Patients with high levels of markers related to immune pathways in their primary tumours were more likely to see their tumours shrink, or remain stable, when taking docetaxel for advanced breast cancer than patients without the markers. Immune features were not linked to carboplatin response.

In samples from patients who had not yet received chemotherapy, those with elevated markers related to faults in the pathways cancer cells use to repair their DNA tended to respond better to carboplatin. But these markers had no impact on response to docetaxel.

Biomarkers could be investigated in clinical trials

The findings suggest it might be possible to predict who will benefit from carboplatin and docetaxel using a range of different biomarkers and suggest further investigation of these biomarkers in clinical trials is warranted.

The researchers also explored whether immune signatures were conserved between primary tumour samples and secondary tumour samples taken after the cancer had become metastatic.

Although immune features remained relatively stable, RNA-based features related to DNA damage repair pathways changed significantly.

The authors therefore recommend against doctors routinely using biopsies taken from primary tumour samples to carry out gene-expression (RNA)-based biomarker tests for guiding the treatment for secondary cancers.

They suggest it would be better to use biopsies taken from secondary tumours as the cancers can evolve between first diagnosis and recurrence after initial therapy.
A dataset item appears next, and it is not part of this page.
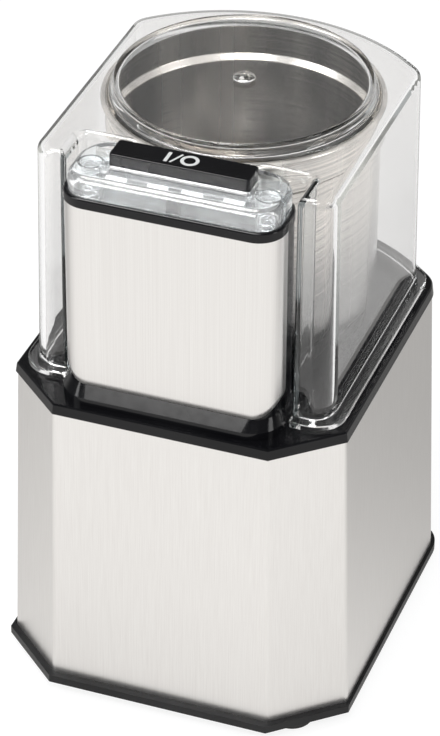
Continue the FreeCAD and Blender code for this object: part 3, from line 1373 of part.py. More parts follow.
def cord_gland():
    z = HOUSING_Z + GLAND_RISE
    way = V(0, 1, 0)
    outer = tapered(HOUSING_LOW, HOUSING_Z, HOUSING_HIGH, DECK_Z)
    inner = tapered(HOUSING_LOW.inset(HOUSING_GAUGE), HOUSING_Z, HOUSING_HIGH.inset(HOUSING_GAUGE), DECK_Z)
    wall_y = gland_end_y() + GLAND_REACH
    length = BASE_BACK_Y - 0.1 - gland_end_y()
    shoulder_y = wall_y - GLAND_SHOULDER
    neck = Part.makeCylinder(GLAND_R, length, V(0, gland_end_y(), z), way)
    flange = Part.makeCylinder(GLAND_FLANGE_R, length - GLAND_REACH + 4, V(0, wall_y - 4, z), way).cut(outer)
    nut = Part.makeCylinder(GLAND_FLANGE_R, GLAND_SHOULDER, V(0, shoulder_y, z), way).common(inner)
    shape = joined([neck, flange, nut])
    bore = Part.makeCylinder(GLAND_BORE_R, length + 2, V(0, gland_end_y() - 1, z), way)
    return shape.cut(bore)


def gland_end_y():
    """Inner end of the gland, where the supply lead leaves it."""
    return BASE_BACK_Y - HOUSING_BACK_SETBACK - GLAND_REACH


def lead(points):
    """Insulated lead: straight runs joined by arcs."""
    count = len(points)
    edges = []
    last = points[0]
    for index in range(1, count - 1):
        corner = points[index]
        to_last = (points[index - 1] - corner).normalize()
        to_next = (points[index + 1] - corner).normalize()
        half_angle = to_last.getAngle(to_next) / 2
        short = min((points[index - 1] - corner).Length, (points[index + 1] - corner).Length)
        reach = 0.45 * short
        print("lead bend radius", round(reach * math.tan(half_angle), 1))
        start = corner + to_last * reach
        end = corner + to_next * reach
        edges.append(Part.LineSegment(last, start).toShape())
        edges.append(bend(start, corner, end))
        last = end
    edges.append(Part.LineSegment(last, points[-1]).toShape())
    path = Part.Wire(edges)
    way = points[1] - points[0]
    profile = Part.Wire([Part.makeCircle(LEAD_R, points[0], way)])
    body = path.makePipeShell([profile], True, False)
    print("lead volume share", round(body.Volume / (math.pi * LEAD_R ** 2 * path.Length), 4))
    return body


def switch_lead():
    """From the middle terminal of the switch down to the board."""
    top = SWITCH_TOP_Z - SWITCH_SIZE[2] - 6
    board_top = HOUSING_Z + BOARD_LIFT + BOARD_SIZE[2]
    drop = (top - board_top) / 5
    inward = (BOARD_Y - PEG_Y) / 5
    points = [V(0, PEG_Y, top), V(0, PEG_Y, top - drop), V(2, PEG_Y + inward, top - 2 * drop)]
    points += [V(2, PEG_Y + 3 * inward, top - 3 * drop), V(0, BOARD_Y, board_top + drop)]
    return lead(points + [V(0, BOARD_Y, board_top)])


def supply_lead():
    """From the inside of the gland round the back and side of the motor to the board."""
    z0 = HOUSING_Z + GLAND_RISE
    z1 = HOUSING_Z + BOARD_LIFT + BOARD_SIZE[2] - 4
    y0 = gland_end_y()
    reach = bracket_reach() * math.sqrt(0.5) + BRACKET_ARM * 0.36
    back = AXIS_Y + reach + LEAD_LANE
    side = reach + LEAD_SIDE_LANE
    rise = (z1 - z0) / 8
    board_x = BOARD_SIZE[0] / 2
    plan = [(0, y0), (3, back + (y0 - back) * 0.45), (16, back), (side - 16, back), (side, back - 14)]
    plan += [(side + 2, AXIS_Y + 6), (side + 1, AXIS_Y - 24), (board_x + 20, BOARD_Y + 12)]
    plan += [(board_x + 13, BOARD_Y), (board_x, BOARD_Y)]
    levels = [z0, z0] + [z0 + rise * step for step in range(1, 7)] + [z1, z1]
    return lead([V(x, y, z) for (x, y), z in zip(plan, levels)])


def build():
    save(bottom_cover(), "bottom_cover")
    for name, place in feet_places().items():
        save(foot(*place), name)
    save(steel_housing(), "steel_housing")
    save(cover_screws(), "cover_screws")
    save(top_deck(), "top_deck")
    save(deck_screws(), "deck_screws")
    save(deck_seal(), "deck_seal")
    save(column_housing(), "column_housing")
    save(column_face_plate(), "column_face_plate")
    save(column_rim(), "column_rim")
    save(switch_bracket(), "switch_bracket")
    save(micro_switch(), "micro_switch")
    save(switch_plunger(), "switch_plunger")
    flange_z = RECESS_Z - RECESS_FLOOR - 0.3 - PLUNGER_FLANGE
    shelf_z = SWITCH_TOP_Z + BRACKET_GAUGE
    plunger_spring = spring(
        "plunger_spring", 0, PEG_Y, shelf_z, flange_z,
        PLUNGER_SPRING_R, PLUNGER_SPRING_WIRE, PLUNGER_SPRING_TURNS
    )
    save(plunger_spring, "plunger_spring")
    save(lid_cover(), "lid_cover")
    save(button_housing(), "button_housing")
    floor_z = CAPSULE_FLOOR_Z + CAPSULE_WALL
    for name, side in (("bar_spring_left", -1), ("bar_spring_right", 1)):
        coil = spring(
            name, side * BOSS_X, BOSS_Y, floor_z, CARRIER_Z,
            BAR_SPRING_R, BAR_SPRING_WIRE, BAR_SPRING_TURNS
        )
        save(coil, name)
    save(press_bar(), "press_bar")
    save(marks(), "on_off_marks")
    save(bar_carrier(), "bar_carrier")
    save(actuator_peg(), "actuator_peg")
    save(bowl_cup(), "bowl_cup")
    save(bowl_base(), "bowl_base")
    save(bowl_screws(), "bowl_screws")
    save(bowl_bushing(), "bowl_bushing")
    save(bowl_seal(), "bowl_seal")
    save(blade(), "blade")
    save(blade_shaft(), "blade_shaft")
    save(blade_nut(), "blade_nut")
    save(driven_coupling(), "driven_coupling")
    save(drive_coupling(), "drive_coupling")
    save(motor_shaft(), "motor_shaft")
    save(armature_core(), "armature_core")
    save(armature_winding(), "armature_winding")
    save(commutator(), "commutator")
    save(cooling_fan(), "cooling_fan")
    save(stator_core(), "stator_core")
    save(field_coils(), "field_coils")
    save(carbon_brushes(), "carbon_brushes")
    save(brush_holders(), "brush_holders")
    save(lower_bracket(), "lower_bracket")
    save(upper_bracket(), "upper_bracket")
    save(bearing(lower_plate_z()), "lower_bearing")
    save(bearing(PLATE_Z - BEARING_HEIGHT), "upper_bearing")
    save(motor_bolts(), "motor_bolts")
    save(motor_mount_plate(), "motor_mount_plate")
    save(motor_isolators(), "motor_isolators")
    save(isolator_screws(), "isolator_screws")
    save(control_board(), "control_board")
    save(line_capacitor(), "line_capacitor")
    save(thermal_cutout(), "thermal_cutout")
    save(cord_gland(), "cord_gland")
    save(switch_lead(), "switch_lead")
    save(supply_lead(), "supply_lead")


build()
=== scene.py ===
# %% [markdown]
# # An electric spice grinder, dressed in Blender
#
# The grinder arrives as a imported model: one mesh for each real piece, in metres, standing on z = 0 with
# its front towards -Y. This lesson gives every piece its finish, and rebuilds with bmesh the pieces that
# the eye lands on: the steel housing, the feet, the column's lip and face plate, the bowl, the clear
# cover, and the press bar with its carrier, springs and marks.

# %% Load the grinder
import json
import math

import bmesh
import bpy
from mathutils import Matrix, Quaternion, Vector


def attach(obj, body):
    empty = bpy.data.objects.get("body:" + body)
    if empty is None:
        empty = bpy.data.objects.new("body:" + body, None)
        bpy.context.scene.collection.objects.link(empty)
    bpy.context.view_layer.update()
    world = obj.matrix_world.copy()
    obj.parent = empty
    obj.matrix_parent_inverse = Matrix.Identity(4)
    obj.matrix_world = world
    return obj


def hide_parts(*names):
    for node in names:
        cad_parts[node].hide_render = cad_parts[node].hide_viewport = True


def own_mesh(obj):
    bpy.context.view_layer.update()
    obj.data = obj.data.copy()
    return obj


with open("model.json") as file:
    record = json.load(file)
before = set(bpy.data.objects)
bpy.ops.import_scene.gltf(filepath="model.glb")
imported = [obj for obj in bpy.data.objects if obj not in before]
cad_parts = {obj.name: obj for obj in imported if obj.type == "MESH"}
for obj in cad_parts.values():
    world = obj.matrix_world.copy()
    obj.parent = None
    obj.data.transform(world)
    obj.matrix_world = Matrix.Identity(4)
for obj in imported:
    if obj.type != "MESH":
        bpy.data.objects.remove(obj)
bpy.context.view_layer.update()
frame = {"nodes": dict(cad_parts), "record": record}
nodes = frame["nodes"]
MM = 0.001

# %% [markdown]
# ## The camera
#
# The photograph was taken from the front right and above with a long lens, which keeps the upright edges
# nearly parallel. `to_track_quat` turns the camera towards a point on the axis, and one more small turn
# about its own line of sight gives the slight lean of the picture.

# %% Aim the camera
AIM = Vector((0, -0.00775, 0.1217))
LEAN = math.radians(0.364)
lens = bpy.data.cameras.new("photo_camera")
lens.lens = 174.6
lens.sensor_width = 36
lens.shift_x = -0.00906
lens.shift_y = 0.00111
lens.clip_start = 0.05
lens.clip_end = 50
camera = bpy.data.objects.new("photo_camera", lens)
bpy.context.scene.collection.objects.link(camera)
camera.location = (0.41383, -1.14771, 0.95180)
camera.rotation_mode = "QUATERNION"
sight = AIM - camera.location
camera.rotation_quaternion = sight.to_track_quat("-Z", "Y") @ Quaternion((0, 0, 1), LEAN)
bpy.context.scene.camera = camera
bpy.context.scene.view_settings.view_transform = "Standard"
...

Dr Maggie Cheang, Group Leader of the ICR-CTSU Integrative Genomics Analysis in Trials group at The Institute of Cancer Research, London, who led the research, said:

"This is one of the first few studies to demonstrate how we embed discovery science within our clinical trial by generating high-quality, multi-dimensional biological data from routine clinical samples taken in clinical trials. We applied cutting edge whole genome RNA sequencing on tissue samples preserved in paraffin wax in a technique that we optimised through collaboration with colleagues at University of North Carolina at Chapel Hill. By combining all these data together, we are able to paint a comprehensive picture of patients’ individual tumour biology.”

Maximise knowledge from clinical trial data and samples

Holly Tovey, PhD Student within Dr Cheang’s group at The Institute of Cancer Research, London said:

"This study is a great example of how we can make the most of the data and samples collected routinely within our clinical trials to maximise the knowledge gained from each study.

"While each individual marker provides useful predictive information, there is more to the story. Advanced statistical methods have enabled us to integrate many different markers across several layers of biology and gain a more comprehensive picture of the biology of primary tumours, and how they relate to treatment responses in the advanced disease.”

Professor Andrew Tutt, Director of the Breast Cancer Now Toby Robins Research Centre at the ICR and Chief Investigator of the TNT trial, said:

"Triple negative breast cancers lack hormone receptors or the HER2 protein target and therefore are not treated with many of our targeted therapies for breast cancer – so chemotherapy remains the main treatment option. Women with this type of cancer are in real need of better, more personalised options.

"Our analysis takes a deep dive into tumour biology and how different tumour characteristics can predict which treatment patients' tumours will respond to. Our findings paint a complex picture – with many, dynamic factors driving how tumours respond to treatment. I hope this work will contribute to a future where patients with triple negative breast cancer have more effective and personalised treatment options which extend their lives."